* THE TASK *
Each line from the one containing "fan_knob();" through the one containing "record = json.load(file)" must be echoed exactly, endpoints included, and every other line omitted.

(Entries with model source code)

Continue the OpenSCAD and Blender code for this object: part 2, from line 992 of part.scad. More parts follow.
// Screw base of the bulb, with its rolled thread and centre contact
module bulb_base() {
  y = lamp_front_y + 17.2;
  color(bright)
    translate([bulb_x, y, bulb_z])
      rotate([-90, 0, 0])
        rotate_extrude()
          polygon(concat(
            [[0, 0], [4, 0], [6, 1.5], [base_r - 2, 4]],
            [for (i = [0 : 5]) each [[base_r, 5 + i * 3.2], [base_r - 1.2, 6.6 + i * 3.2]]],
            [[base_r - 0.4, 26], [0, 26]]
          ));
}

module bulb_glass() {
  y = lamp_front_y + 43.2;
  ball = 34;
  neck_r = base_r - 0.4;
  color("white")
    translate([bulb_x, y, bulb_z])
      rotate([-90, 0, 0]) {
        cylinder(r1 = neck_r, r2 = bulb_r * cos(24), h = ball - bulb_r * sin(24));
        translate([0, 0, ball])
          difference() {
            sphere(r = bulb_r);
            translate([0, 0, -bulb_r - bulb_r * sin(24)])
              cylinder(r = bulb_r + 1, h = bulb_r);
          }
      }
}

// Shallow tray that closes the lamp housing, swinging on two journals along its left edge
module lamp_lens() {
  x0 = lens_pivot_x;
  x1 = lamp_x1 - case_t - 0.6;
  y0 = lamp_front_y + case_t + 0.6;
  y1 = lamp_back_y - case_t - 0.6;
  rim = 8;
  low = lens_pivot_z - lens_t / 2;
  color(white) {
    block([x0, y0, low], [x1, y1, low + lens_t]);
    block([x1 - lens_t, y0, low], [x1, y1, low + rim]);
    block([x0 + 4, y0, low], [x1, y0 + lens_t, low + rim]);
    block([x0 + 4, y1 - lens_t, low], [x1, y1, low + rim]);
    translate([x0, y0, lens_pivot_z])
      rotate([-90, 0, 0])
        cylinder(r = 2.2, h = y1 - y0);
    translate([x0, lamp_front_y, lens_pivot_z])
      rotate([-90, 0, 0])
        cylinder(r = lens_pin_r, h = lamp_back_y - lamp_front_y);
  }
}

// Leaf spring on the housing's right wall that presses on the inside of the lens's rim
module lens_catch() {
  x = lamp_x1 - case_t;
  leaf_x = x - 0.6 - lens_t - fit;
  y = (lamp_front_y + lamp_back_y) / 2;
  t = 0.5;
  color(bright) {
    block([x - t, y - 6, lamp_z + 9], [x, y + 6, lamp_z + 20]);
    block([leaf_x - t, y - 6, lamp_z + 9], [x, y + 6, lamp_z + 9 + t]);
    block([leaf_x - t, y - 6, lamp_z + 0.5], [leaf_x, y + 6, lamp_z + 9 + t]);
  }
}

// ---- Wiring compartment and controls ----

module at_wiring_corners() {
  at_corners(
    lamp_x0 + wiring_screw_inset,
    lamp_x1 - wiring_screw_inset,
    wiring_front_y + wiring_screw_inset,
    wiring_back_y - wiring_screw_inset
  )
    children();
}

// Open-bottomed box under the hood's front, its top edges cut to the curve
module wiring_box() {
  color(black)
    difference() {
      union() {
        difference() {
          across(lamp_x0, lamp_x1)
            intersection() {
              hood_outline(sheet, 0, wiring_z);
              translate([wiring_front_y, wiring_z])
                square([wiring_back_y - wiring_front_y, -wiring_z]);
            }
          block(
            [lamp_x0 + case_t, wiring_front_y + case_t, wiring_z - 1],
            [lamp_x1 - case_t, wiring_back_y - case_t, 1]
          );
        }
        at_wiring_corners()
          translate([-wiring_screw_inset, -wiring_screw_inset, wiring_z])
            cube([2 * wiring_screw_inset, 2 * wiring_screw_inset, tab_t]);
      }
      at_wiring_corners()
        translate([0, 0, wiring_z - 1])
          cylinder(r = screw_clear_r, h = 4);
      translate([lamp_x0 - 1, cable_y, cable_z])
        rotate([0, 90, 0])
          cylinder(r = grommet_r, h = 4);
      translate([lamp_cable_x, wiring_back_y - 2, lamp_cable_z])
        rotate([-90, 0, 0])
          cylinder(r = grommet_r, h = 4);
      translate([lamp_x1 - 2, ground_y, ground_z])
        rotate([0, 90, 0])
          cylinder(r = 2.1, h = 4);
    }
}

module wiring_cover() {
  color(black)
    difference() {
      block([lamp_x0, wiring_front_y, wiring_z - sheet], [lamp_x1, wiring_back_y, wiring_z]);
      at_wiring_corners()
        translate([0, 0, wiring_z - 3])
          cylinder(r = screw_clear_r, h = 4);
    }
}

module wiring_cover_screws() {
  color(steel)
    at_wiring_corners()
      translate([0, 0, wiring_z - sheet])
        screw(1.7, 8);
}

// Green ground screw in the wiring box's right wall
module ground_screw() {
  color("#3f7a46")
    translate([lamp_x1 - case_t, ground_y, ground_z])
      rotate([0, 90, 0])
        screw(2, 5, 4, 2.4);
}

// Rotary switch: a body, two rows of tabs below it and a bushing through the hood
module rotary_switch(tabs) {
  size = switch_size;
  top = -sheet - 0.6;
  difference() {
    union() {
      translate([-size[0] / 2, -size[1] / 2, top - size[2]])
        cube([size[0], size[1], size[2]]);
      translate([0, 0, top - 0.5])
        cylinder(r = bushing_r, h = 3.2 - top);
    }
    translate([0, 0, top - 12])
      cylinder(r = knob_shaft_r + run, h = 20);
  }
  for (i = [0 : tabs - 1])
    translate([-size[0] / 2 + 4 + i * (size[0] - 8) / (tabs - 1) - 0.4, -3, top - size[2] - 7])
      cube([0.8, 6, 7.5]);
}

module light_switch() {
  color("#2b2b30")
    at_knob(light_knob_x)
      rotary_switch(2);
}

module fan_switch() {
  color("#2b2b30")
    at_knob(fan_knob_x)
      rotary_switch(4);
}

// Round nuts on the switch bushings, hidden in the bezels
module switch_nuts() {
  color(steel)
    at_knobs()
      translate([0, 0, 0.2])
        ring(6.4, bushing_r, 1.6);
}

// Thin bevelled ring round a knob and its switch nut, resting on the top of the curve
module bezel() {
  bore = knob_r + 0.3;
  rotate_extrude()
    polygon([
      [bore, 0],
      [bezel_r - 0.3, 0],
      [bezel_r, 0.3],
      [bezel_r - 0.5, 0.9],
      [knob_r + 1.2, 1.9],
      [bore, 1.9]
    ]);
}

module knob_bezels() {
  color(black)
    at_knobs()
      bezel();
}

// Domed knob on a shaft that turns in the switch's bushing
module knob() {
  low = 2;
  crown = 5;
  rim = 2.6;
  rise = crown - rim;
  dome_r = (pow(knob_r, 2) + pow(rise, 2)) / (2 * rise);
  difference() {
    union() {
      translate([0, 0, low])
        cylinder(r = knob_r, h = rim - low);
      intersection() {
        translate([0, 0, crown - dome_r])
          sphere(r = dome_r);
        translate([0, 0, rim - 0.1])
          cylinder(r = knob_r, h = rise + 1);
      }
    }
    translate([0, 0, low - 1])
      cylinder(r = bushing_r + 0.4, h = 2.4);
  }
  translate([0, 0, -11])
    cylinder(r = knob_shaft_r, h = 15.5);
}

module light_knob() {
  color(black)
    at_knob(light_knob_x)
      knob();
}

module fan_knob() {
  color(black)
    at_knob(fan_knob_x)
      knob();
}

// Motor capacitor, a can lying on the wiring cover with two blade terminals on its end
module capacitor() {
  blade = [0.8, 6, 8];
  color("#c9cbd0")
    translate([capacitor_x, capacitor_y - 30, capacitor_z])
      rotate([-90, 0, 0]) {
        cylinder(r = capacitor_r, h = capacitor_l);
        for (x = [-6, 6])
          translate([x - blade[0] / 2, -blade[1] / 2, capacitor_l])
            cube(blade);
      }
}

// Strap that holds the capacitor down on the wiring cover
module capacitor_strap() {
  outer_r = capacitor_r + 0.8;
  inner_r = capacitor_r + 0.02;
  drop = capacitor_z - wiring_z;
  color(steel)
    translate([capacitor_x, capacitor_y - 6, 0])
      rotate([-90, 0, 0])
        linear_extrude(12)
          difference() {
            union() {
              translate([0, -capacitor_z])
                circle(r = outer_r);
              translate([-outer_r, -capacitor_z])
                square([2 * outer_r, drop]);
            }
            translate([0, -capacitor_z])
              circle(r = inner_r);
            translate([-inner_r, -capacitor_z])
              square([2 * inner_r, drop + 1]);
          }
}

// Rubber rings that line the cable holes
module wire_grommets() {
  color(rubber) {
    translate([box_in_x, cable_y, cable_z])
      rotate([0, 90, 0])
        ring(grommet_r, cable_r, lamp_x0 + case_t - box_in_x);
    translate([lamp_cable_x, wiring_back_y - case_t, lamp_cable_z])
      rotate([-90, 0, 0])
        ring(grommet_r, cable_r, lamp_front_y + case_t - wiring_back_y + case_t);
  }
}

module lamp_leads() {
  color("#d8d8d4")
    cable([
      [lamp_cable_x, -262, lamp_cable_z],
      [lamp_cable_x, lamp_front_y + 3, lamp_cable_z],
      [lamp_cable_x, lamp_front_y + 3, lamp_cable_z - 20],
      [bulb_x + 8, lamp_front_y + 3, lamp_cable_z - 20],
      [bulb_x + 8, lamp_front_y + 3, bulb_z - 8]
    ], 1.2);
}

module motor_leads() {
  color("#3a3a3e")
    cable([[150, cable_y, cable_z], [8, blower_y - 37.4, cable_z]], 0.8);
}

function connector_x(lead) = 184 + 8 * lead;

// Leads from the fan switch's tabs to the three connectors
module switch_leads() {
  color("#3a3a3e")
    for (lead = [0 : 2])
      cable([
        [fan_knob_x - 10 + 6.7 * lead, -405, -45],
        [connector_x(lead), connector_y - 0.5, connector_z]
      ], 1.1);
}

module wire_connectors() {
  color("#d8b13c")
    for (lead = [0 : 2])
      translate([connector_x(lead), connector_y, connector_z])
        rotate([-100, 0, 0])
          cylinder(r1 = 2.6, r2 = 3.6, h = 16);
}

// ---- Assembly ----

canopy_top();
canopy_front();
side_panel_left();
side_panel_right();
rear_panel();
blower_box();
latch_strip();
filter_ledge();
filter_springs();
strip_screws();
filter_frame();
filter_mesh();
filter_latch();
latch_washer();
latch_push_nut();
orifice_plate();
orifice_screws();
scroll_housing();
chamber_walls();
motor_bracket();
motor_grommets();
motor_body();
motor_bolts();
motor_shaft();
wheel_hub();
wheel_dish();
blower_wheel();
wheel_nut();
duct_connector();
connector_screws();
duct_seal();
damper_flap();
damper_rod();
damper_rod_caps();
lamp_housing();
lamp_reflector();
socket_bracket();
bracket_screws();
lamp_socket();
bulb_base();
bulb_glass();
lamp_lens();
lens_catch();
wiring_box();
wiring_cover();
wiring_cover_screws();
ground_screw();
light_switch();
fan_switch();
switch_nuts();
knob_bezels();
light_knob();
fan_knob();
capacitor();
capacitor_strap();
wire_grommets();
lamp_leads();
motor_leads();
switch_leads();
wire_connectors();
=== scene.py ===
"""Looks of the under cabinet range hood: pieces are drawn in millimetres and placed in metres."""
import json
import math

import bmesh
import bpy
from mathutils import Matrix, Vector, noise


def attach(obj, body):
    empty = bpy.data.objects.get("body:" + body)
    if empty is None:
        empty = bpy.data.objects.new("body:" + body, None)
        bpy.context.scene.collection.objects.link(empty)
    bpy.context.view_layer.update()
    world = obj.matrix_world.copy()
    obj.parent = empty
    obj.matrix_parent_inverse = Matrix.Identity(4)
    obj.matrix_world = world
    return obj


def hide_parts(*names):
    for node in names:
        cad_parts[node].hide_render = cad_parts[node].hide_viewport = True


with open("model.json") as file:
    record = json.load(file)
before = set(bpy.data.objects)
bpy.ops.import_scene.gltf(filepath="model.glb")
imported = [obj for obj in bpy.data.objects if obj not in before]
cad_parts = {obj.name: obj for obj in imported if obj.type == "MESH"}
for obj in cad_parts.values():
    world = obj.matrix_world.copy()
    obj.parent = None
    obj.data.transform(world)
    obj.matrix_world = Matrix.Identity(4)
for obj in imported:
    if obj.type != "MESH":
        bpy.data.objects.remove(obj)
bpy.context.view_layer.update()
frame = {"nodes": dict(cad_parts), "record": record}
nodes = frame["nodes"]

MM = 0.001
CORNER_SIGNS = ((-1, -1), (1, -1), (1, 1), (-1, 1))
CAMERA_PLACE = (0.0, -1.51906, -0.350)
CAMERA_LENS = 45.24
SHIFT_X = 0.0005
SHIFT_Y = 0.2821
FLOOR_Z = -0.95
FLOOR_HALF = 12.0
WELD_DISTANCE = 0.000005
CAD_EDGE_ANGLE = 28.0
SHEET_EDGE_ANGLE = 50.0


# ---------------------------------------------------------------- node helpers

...

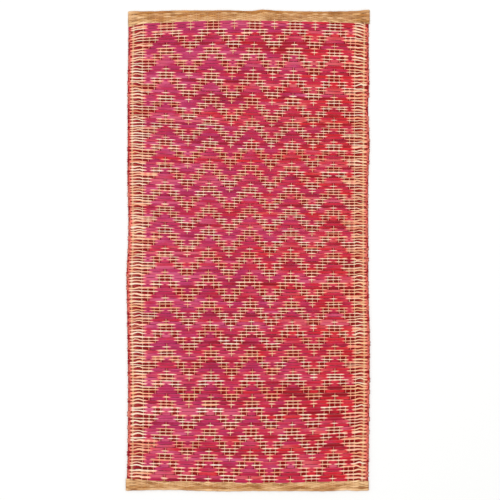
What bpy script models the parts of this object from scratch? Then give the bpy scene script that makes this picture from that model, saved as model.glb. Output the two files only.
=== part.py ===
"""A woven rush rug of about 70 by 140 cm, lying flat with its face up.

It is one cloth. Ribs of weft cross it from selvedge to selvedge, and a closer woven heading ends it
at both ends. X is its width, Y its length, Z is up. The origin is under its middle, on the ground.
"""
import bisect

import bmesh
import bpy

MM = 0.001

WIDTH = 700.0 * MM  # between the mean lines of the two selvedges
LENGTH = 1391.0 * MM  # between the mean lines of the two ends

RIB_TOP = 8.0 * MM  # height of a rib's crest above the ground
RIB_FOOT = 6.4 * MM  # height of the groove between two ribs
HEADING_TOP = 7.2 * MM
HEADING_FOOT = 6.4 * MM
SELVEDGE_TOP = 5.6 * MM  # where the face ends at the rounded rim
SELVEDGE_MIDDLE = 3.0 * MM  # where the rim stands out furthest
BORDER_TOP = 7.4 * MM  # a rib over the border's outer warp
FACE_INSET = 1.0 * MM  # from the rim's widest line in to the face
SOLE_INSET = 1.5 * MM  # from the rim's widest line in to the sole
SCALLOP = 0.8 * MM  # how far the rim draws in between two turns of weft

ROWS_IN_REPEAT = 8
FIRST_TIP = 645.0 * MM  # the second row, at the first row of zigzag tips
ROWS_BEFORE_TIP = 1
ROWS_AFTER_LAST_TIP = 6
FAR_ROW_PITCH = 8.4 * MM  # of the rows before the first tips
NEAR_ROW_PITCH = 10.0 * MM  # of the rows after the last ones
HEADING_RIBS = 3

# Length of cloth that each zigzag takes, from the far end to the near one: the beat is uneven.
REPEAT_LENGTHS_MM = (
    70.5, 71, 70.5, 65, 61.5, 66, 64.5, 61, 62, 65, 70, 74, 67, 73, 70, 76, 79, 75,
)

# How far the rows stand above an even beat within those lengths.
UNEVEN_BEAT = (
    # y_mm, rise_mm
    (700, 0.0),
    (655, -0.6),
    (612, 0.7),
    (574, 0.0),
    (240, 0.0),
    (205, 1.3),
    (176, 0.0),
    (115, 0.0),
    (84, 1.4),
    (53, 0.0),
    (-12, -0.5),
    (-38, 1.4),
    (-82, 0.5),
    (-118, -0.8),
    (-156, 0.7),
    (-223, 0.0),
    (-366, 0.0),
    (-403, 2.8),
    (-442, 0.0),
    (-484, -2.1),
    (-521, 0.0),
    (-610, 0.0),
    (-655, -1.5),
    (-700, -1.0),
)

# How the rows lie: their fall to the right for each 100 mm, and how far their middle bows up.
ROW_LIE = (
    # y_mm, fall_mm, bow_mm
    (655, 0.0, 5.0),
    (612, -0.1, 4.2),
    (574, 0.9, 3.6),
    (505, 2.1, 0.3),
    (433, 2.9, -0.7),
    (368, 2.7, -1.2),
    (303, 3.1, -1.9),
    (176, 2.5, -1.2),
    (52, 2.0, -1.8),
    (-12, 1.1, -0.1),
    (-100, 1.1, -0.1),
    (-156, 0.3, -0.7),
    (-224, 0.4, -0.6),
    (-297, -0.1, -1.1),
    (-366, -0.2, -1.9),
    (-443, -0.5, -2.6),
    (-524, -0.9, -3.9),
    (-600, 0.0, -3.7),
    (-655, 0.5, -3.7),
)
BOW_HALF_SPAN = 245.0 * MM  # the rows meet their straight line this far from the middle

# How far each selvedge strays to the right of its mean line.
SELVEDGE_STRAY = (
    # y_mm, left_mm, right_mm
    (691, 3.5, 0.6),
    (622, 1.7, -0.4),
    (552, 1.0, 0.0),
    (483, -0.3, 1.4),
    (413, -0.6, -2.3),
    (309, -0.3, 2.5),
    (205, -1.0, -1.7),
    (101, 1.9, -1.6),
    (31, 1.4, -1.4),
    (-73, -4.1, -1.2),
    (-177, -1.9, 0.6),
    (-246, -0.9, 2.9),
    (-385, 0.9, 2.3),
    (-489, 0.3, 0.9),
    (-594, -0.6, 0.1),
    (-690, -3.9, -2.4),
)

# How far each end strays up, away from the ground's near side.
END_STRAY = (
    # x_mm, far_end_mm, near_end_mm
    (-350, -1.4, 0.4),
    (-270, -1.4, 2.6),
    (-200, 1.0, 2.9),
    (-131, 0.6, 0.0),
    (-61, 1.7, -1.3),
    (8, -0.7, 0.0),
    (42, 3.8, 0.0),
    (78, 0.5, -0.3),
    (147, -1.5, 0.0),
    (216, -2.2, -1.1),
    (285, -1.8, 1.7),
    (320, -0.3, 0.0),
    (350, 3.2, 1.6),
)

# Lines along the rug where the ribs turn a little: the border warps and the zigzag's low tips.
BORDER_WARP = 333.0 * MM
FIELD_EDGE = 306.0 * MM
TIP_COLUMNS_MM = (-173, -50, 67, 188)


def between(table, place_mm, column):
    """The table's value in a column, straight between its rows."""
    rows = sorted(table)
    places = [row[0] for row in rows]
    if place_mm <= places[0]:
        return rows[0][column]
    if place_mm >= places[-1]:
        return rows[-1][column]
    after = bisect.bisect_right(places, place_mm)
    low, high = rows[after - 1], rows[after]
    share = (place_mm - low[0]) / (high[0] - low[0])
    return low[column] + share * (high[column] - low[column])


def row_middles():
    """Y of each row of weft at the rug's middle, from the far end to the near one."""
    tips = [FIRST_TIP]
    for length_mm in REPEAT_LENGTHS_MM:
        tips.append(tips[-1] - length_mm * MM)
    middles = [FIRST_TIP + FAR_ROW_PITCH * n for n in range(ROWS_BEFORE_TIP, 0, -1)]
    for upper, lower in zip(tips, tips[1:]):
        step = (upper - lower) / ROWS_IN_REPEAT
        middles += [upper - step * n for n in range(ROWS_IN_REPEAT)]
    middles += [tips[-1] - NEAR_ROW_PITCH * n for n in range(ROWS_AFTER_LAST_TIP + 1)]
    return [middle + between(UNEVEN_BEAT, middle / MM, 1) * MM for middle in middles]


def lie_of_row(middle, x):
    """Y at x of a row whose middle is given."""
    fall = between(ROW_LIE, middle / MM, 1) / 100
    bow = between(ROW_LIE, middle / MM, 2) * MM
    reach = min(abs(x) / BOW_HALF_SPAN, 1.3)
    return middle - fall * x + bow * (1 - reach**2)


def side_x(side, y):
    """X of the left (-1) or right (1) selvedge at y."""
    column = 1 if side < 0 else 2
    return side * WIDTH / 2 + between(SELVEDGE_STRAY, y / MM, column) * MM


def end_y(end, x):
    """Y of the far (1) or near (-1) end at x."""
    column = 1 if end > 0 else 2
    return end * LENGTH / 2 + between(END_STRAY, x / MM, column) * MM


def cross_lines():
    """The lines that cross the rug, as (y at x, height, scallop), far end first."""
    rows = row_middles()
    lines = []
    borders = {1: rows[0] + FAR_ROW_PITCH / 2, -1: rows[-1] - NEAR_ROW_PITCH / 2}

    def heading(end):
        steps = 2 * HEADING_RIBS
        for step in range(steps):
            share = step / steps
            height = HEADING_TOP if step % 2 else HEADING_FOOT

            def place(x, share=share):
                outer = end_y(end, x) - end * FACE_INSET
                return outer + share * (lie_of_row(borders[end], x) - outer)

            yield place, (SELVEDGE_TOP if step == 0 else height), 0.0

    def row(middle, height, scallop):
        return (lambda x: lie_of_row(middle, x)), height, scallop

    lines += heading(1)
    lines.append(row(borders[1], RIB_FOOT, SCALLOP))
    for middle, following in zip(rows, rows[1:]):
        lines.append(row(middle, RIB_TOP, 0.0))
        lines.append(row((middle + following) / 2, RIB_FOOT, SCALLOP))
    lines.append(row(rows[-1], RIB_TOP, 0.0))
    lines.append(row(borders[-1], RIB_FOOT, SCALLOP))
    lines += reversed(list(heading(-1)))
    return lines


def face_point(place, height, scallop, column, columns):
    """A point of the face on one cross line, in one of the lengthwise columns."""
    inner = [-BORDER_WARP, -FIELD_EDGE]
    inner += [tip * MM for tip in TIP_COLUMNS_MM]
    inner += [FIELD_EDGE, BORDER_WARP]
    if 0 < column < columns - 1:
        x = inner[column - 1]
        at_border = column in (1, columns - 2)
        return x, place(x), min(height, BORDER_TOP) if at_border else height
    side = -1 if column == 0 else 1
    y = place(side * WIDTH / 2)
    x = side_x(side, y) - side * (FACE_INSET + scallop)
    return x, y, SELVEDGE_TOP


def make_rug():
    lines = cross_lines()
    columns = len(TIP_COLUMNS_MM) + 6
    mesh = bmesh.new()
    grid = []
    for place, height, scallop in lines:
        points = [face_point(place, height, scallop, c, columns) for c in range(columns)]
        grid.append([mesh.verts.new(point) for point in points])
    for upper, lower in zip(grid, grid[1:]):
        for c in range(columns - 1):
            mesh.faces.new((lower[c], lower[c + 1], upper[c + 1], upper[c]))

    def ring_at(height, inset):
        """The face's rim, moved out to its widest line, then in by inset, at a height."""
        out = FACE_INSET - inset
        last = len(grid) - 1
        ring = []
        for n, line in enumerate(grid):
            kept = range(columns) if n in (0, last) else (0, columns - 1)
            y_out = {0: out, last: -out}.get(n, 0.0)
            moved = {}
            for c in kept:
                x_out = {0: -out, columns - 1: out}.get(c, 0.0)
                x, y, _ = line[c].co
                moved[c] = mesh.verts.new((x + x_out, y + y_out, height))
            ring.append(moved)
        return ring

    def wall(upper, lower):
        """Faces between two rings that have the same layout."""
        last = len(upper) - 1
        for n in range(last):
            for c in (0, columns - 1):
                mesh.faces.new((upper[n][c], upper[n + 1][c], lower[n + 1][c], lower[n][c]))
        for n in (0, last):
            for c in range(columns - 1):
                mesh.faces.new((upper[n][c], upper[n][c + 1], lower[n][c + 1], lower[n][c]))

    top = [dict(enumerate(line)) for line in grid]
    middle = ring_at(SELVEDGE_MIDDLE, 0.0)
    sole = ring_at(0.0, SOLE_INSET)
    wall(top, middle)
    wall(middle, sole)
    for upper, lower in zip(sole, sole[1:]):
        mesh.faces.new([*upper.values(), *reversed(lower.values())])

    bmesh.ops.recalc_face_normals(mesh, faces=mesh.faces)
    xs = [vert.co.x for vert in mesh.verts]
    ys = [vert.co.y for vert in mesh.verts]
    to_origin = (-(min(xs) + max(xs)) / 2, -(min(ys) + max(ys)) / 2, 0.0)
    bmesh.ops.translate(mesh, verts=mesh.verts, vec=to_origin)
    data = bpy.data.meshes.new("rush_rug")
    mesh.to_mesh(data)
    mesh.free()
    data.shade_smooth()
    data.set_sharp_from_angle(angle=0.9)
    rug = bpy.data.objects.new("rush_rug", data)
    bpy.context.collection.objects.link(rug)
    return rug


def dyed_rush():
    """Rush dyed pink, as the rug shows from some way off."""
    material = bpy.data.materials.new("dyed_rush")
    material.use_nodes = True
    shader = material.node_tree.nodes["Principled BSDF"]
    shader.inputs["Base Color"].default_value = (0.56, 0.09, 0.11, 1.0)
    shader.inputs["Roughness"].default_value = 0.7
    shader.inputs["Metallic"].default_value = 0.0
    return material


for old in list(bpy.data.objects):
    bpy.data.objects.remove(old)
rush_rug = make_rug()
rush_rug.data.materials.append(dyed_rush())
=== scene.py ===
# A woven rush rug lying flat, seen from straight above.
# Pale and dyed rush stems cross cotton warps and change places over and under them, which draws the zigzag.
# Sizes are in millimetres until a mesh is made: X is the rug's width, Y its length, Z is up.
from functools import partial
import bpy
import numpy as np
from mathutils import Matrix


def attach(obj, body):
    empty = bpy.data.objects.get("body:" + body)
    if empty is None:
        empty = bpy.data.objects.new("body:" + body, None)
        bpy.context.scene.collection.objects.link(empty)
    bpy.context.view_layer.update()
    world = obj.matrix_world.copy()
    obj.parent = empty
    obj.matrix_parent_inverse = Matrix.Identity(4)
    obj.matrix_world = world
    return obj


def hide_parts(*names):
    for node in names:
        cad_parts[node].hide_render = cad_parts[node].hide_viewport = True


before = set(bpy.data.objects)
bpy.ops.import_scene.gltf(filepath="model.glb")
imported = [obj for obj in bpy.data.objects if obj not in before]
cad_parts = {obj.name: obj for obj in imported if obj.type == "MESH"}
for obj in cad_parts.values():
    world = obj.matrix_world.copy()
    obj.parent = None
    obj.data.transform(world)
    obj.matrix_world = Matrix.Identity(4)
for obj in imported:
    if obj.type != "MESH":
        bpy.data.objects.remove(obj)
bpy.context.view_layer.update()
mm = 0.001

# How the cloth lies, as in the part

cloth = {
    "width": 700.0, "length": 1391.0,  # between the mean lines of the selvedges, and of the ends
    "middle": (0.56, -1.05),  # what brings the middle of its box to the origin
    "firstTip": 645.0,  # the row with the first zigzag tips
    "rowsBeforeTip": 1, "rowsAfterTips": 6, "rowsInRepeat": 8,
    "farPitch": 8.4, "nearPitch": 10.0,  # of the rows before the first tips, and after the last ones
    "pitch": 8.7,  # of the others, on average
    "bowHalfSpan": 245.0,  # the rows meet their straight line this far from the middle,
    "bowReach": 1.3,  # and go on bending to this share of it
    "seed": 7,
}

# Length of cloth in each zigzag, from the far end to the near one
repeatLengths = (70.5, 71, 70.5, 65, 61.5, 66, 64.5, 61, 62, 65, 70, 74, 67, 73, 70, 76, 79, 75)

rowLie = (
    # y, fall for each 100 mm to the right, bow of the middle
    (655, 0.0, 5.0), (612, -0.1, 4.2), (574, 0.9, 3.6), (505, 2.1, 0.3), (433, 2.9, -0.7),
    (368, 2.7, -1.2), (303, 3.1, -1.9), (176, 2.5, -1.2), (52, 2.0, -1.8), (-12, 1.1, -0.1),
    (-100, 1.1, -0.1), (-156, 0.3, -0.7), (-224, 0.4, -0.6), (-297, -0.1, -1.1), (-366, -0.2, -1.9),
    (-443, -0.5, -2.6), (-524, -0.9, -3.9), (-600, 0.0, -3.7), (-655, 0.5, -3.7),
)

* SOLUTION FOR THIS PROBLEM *
fan_knob();
capacitor();
capacitor_strap();
wire_grommets();
lamp_leads();
motor_leads();
switch_leads();
wire_connectors();
=== scene.py ===
"""Looks of the under cabinet range hood: pieces are drawn in millimetres and placed in metres."""
import json
import math

import bmesh
import bpy
from mathutils import Matrix, Vector, noise


def attach(obj, body):
    empty = bpy.data.objects.get("body:" + body)
    if empty is None:
        empty = bpy.data.objects.new("body:" + body, None)
        bpy.context.scene.collection.objects.link(empty)
    bpy.context.view_layer.update()
    world = obj.matrix_world.copy()
    obj.parent = empty
    obj.matrix_parent_inverse = Matrix.Identity(4)
    obj.matrix_world = world
    return obj


def hide_parts(*names):
    for node in names:
        cad_parts[node].hide_render = cad_parts[node].hide_viewport = True


with open("model.json") as file:
    record = json.load(file)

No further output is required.